[BEGIN]

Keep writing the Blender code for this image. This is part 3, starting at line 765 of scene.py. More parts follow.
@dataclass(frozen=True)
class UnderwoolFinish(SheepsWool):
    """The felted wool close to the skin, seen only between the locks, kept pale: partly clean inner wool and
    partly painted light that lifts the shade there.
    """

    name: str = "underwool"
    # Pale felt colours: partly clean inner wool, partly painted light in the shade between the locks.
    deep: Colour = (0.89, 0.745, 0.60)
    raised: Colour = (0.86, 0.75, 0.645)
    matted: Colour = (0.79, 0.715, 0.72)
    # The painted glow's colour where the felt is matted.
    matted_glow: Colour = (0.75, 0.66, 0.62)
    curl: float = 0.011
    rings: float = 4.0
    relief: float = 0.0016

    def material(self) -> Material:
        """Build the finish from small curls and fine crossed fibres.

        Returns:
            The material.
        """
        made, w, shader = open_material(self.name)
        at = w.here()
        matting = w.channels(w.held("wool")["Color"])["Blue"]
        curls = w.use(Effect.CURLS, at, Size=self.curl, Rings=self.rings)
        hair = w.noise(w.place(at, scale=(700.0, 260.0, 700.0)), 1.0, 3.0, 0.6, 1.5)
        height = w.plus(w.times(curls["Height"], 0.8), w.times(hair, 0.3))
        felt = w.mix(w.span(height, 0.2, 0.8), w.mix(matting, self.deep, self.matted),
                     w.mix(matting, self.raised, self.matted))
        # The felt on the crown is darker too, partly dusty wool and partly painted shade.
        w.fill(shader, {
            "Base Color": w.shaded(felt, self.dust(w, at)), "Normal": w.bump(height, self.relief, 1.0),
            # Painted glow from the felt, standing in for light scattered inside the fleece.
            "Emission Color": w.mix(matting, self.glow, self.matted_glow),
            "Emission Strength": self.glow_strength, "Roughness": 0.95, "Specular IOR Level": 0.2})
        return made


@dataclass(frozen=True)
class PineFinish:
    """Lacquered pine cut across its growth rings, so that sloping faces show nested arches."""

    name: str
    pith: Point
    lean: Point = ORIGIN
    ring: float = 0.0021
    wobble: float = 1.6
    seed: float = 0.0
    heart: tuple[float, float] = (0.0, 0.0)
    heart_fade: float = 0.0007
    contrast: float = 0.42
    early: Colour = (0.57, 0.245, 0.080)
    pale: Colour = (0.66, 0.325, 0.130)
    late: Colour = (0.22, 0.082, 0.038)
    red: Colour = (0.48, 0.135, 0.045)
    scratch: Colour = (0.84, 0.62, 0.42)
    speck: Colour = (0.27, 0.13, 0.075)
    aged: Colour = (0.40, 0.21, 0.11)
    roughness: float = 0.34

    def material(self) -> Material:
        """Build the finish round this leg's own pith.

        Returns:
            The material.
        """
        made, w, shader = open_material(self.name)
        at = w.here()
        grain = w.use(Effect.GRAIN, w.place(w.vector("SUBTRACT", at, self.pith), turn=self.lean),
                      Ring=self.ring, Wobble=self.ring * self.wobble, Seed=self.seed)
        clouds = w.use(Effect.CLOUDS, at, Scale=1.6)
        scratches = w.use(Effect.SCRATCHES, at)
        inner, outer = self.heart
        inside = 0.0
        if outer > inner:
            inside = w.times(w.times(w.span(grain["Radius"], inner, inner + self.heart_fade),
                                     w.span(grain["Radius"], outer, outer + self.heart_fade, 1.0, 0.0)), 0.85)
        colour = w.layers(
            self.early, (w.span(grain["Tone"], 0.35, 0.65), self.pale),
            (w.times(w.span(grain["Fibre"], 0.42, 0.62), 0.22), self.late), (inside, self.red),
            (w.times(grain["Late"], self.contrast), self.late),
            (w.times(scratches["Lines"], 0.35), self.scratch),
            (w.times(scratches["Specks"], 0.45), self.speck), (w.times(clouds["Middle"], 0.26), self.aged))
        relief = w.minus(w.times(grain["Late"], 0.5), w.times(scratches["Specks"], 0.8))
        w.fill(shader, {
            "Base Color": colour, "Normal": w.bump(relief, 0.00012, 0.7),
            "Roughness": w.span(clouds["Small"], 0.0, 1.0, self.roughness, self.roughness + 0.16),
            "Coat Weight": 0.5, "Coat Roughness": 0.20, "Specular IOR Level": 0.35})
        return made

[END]
[BEGIN]

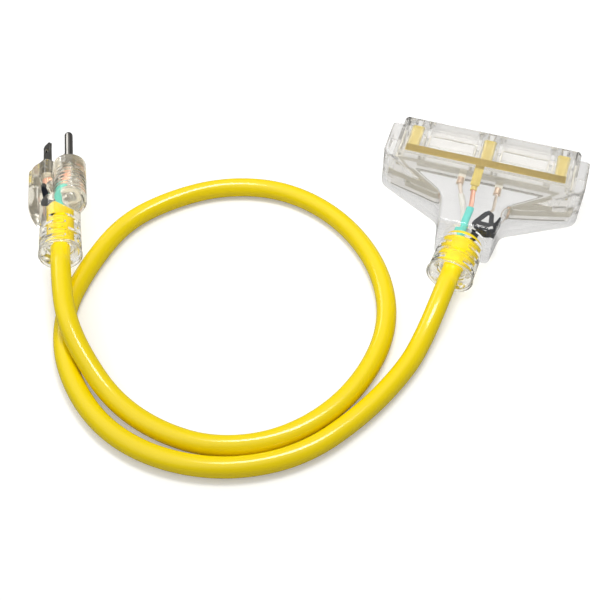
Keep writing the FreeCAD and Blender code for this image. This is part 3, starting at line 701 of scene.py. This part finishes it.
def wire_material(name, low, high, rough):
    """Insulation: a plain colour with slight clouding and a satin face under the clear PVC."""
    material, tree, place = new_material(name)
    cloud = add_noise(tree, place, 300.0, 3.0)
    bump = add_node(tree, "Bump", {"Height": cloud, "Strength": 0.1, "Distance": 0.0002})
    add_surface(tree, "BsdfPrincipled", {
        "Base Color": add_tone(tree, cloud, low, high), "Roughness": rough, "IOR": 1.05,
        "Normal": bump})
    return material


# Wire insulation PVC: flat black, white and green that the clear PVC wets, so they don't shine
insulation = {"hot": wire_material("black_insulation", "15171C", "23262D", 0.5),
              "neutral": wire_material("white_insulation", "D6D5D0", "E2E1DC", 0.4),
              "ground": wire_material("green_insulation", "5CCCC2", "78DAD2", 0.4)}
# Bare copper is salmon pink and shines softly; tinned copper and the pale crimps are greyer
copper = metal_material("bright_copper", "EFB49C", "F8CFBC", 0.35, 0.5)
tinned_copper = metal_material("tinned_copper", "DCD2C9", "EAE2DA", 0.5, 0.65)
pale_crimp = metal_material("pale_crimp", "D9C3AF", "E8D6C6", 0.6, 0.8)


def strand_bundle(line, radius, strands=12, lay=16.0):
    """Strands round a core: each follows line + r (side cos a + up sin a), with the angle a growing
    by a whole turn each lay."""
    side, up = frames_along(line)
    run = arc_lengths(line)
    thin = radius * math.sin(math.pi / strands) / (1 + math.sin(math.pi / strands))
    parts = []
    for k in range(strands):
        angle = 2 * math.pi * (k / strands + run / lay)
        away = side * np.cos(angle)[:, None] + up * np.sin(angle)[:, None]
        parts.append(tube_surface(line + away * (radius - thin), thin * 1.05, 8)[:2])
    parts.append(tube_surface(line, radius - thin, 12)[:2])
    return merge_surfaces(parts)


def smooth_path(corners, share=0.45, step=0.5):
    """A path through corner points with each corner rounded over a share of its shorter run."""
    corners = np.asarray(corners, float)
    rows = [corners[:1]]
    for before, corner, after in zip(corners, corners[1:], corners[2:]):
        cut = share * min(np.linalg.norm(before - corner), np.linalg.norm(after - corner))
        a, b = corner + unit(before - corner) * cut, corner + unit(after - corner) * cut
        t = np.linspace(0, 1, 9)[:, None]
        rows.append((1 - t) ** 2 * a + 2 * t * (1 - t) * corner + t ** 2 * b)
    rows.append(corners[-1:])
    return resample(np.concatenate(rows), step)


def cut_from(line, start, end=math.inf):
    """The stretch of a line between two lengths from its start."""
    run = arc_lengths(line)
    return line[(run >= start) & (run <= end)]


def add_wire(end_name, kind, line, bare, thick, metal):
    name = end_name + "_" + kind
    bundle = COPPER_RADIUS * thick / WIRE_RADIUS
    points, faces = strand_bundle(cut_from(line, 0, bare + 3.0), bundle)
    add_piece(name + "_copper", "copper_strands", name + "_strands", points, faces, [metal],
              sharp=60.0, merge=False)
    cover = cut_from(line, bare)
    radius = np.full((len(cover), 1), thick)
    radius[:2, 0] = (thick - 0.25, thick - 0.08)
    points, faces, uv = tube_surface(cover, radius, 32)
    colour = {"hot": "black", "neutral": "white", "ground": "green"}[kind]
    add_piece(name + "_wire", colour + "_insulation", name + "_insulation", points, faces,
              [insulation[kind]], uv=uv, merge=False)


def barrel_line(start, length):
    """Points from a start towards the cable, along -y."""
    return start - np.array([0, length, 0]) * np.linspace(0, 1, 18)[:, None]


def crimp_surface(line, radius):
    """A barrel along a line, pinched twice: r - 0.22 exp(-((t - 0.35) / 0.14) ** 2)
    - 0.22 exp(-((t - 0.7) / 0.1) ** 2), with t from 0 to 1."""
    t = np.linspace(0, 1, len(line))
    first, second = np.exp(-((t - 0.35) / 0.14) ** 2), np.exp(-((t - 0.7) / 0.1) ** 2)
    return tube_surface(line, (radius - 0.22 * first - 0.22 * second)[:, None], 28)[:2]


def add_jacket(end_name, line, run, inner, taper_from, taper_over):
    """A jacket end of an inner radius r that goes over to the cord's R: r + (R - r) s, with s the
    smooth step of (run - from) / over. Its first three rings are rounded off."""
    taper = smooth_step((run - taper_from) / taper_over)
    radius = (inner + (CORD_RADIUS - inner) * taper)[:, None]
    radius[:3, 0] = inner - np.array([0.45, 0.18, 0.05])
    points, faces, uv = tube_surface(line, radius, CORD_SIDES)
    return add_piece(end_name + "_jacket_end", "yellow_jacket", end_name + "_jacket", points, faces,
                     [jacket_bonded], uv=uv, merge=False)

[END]
[BEGIN]

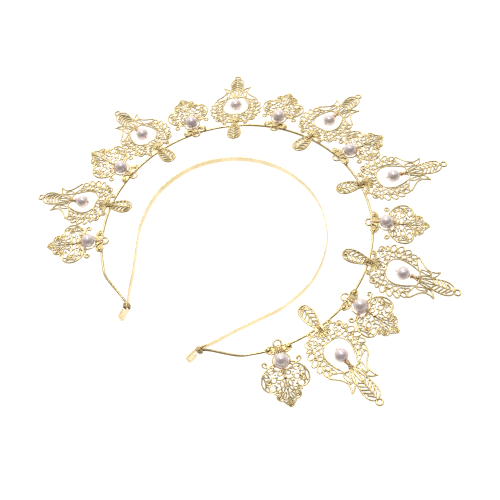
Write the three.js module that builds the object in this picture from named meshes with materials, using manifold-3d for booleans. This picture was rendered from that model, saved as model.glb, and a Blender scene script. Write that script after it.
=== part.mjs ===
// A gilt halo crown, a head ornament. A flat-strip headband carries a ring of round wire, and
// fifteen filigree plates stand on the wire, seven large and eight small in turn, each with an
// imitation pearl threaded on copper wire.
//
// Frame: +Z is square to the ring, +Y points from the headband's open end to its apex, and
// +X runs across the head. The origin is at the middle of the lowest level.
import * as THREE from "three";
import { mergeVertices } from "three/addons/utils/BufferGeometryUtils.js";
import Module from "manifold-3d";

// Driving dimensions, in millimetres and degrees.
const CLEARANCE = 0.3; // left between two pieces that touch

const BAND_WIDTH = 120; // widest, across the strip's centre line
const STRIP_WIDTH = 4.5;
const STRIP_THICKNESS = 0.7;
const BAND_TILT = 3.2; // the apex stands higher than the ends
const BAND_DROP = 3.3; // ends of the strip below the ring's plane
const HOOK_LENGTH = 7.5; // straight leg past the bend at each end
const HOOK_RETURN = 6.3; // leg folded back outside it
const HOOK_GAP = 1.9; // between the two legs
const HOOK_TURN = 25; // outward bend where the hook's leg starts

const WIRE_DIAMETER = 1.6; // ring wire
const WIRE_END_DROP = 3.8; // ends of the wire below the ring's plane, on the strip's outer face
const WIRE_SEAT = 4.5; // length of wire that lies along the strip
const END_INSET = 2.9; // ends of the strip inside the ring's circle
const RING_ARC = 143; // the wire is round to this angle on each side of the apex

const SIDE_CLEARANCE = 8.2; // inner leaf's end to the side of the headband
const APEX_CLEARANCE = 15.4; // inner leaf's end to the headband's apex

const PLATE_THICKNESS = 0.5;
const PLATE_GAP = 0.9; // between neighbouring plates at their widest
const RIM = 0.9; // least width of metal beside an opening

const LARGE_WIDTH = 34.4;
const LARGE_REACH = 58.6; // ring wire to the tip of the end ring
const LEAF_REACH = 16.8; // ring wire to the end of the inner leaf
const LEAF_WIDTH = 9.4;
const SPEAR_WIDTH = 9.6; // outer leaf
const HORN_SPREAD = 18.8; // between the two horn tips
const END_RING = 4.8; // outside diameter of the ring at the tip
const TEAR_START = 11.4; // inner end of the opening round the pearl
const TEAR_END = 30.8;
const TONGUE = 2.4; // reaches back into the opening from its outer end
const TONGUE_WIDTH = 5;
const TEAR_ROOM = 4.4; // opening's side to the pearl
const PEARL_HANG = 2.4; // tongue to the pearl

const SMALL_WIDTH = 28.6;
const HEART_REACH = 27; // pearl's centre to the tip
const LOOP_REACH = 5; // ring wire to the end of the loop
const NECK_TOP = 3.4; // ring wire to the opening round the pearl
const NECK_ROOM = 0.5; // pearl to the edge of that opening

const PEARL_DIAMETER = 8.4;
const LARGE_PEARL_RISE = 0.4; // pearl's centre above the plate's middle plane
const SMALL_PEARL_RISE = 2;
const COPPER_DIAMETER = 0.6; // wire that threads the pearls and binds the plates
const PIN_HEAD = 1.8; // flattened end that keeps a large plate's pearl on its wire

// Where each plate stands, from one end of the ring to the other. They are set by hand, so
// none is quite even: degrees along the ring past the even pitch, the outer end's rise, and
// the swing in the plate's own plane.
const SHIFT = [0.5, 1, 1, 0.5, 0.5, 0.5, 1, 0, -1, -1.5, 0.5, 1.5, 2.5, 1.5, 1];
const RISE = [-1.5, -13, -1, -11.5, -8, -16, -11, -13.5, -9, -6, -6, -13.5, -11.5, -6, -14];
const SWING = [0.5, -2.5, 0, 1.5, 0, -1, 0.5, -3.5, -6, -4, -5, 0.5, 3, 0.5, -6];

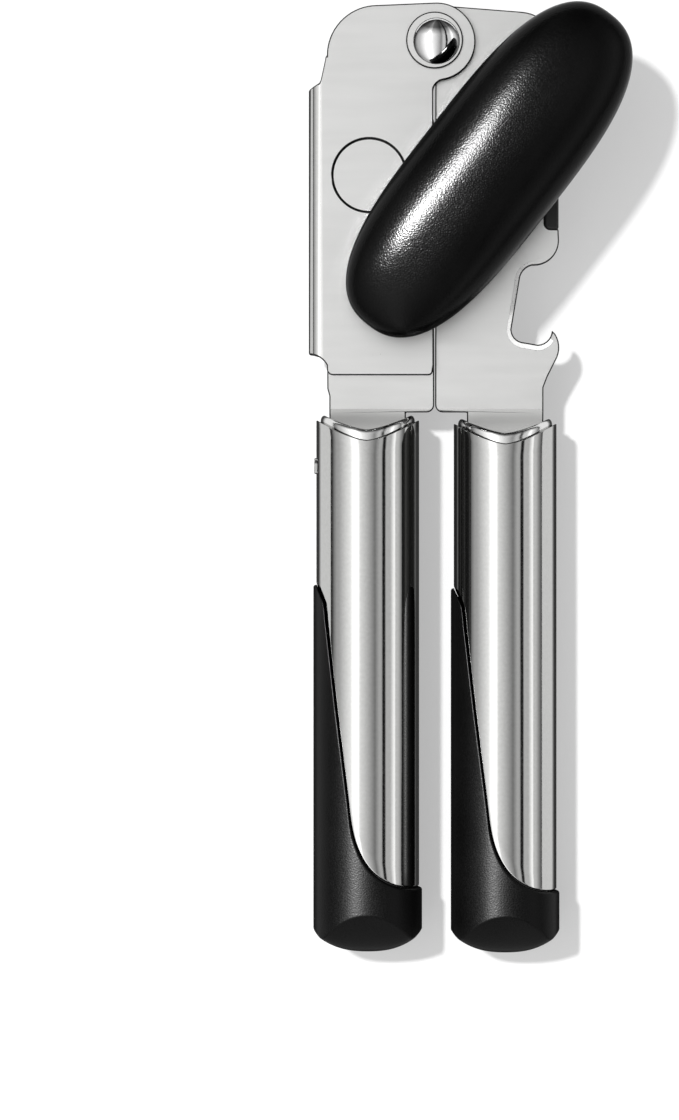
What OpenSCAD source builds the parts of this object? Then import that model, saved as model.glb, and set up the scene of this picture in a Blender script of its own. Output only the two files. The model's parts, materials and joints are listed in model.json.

[END]

## Given instruction:
Each line from the line with "Keep writing the Blender" to the line with "fine crossed fibres." is to be echoed exactly; both boundary lines are included, and nothing else is to be output.

## Output for this task:
Keep writing the Blender code for this image. This is part 3, starting at line 765 of scene.py. More parts follow.
@dataclass(frozen=True)
class UnderwoolFinish(SheepsWool):
    """The felted wool close to the skin, seen only between the locks, kept pale: partly clean inner wool and
    partly painted light that lifts the shade there.
    """

    name: str = "underwool"
    # Pale felt colours: partly clean inner wool, partly painted light in the shade between the locks.
    deep: Colour = (0.89, 0.745, 0.60)
    raised: Colour = (0.86, 0.75, 0.645)
    matted: Colour = (0.79, 0.715, 0.72)
    # The painted glow's colour where the felt is matted.
    matted_glow: Colour = (0.75, 0.66, 0.62)
    curl: float = 0.011
    rings: float = 4.0
    relief: float = 0.0016

    def material(self) -> Material:
        """Build the finish from small curls and fine crossed fibres.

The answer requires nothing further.